Il filone è quello dell’immigrazione clandestina. I capi dell’organizzazione e procacciatori di stranieri erano Erjus Bracaj, albanese 33 enne, e Kamel Rahmani (nella foto), volto notissimo agli inquirenti, finito già in passato nel mirino dei militari. Altra figura chiave dell’inchiesta, condotta dai carabinieri di Marano a partire dal 2017, è l’impiegata dell’anagrafe Assunta Moio, sospesa dalle funzioni di pubblico esercizio.

La figura di Assunta Moio, almeno per come emerge dalle carte (sarà poi il Riesame e il futuro processo a stabilire se gli inquirenti hanno inquadrato al meglio la vicenda), è al centro di numerosi racconti da parte di diversi indagati, italiani e stranieri, interrogati dai militari dell’Arma.

La Moio sarebbe stata in combutta con l’albanese Bracaj e avrebbe omesso di segnalare all’autorità competente le anomalie in merito alle richieste di iscrizione all’anagrafe comunale che tantissimi extracomunitari presentavano all’ufficio.

Uno degli indagati, che ha ammesso di aver ospitato fittiziamente stranieri, ha dichiarato:

“La signora Moio era complice di Bracaj, mi è capitato innanzi a lui che i due parlassero di cene che Bracaj le offriva in cambio del suo impegno, del suo parere favorevole alle pratiche false”. L’indagato riferiva anche di alcuni omaggi ricevuti dalla Moio: un televisore, mobili che egli stesso aveva portato.

Un’altra indagata, invece, ha dichiarato: “Quando occorreva presentare una richiesta fasulla, Erjus si accertava prima della presenza al Comune della signora Tina, la quale già sapeva tutto, per cui con lei la pratica si svolgeva regolarmente senza che io parlassi proprio”.

E ancora, un altro indagato: “Moio Assunta era amica di Bracaj e quando questi era con la fidanzata i due ragazzi erano spesso usciti insieme alla Moio.
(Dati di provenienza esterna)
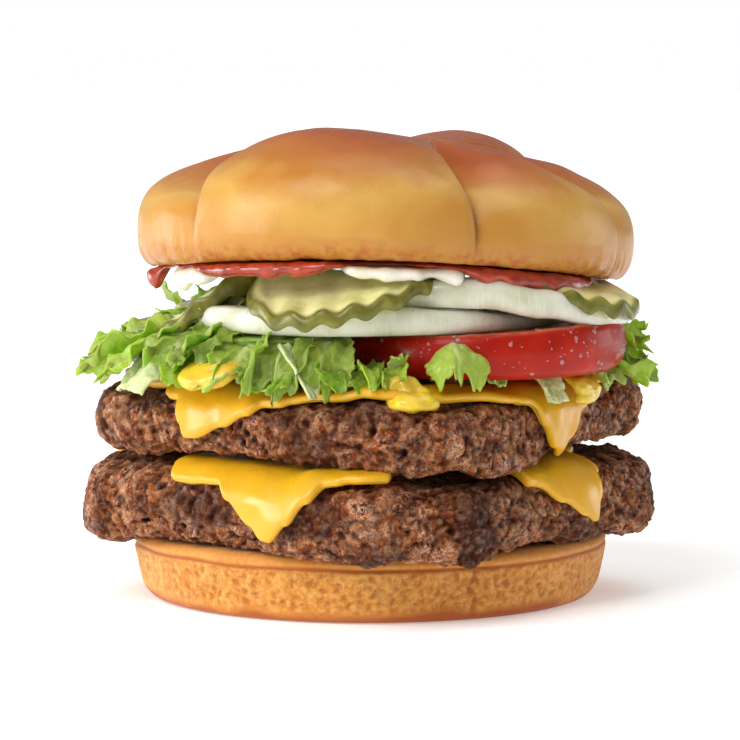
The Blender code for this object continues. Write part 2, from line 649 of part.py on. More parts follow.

Per quanto ne so Bracaj aveva fatto dei lavori a casa della Moio e sicuramente la Moio era il suo referente al Comune per le pratiche di fittizia ospitalità”.

Bracaj, secondo molti indagati, era dunque di casa all’ufficio anagrafe e di casa erano anche molti maranesi, che in cambio di 80-100 euro acconsentivano ad ospitare (solo sulla carta) gli stranieri, che una volta ottenuta l’iscrizione anagrafica e la carta d’identità andavano poi a richiedere o rinnovare anche il permesso di soggiorno.

Tra la Moio e Bracaj, secondo quanto appurato dai carabinieri, ci sarebbero stati anche numerosi contatti telefonici.

Emblematica un’altra dichiarazione, resa agli inquirenti dall’ex convivente dell’albanese: “Quando vivevo con Bracaj la casa era diventata una sorta di meta di pellegrinaggio da parte di cittadini stranieri ma anche di italiani indigenti che, in cambio di 80-100 euro, si prestavano a fornire la loro disponibilità”.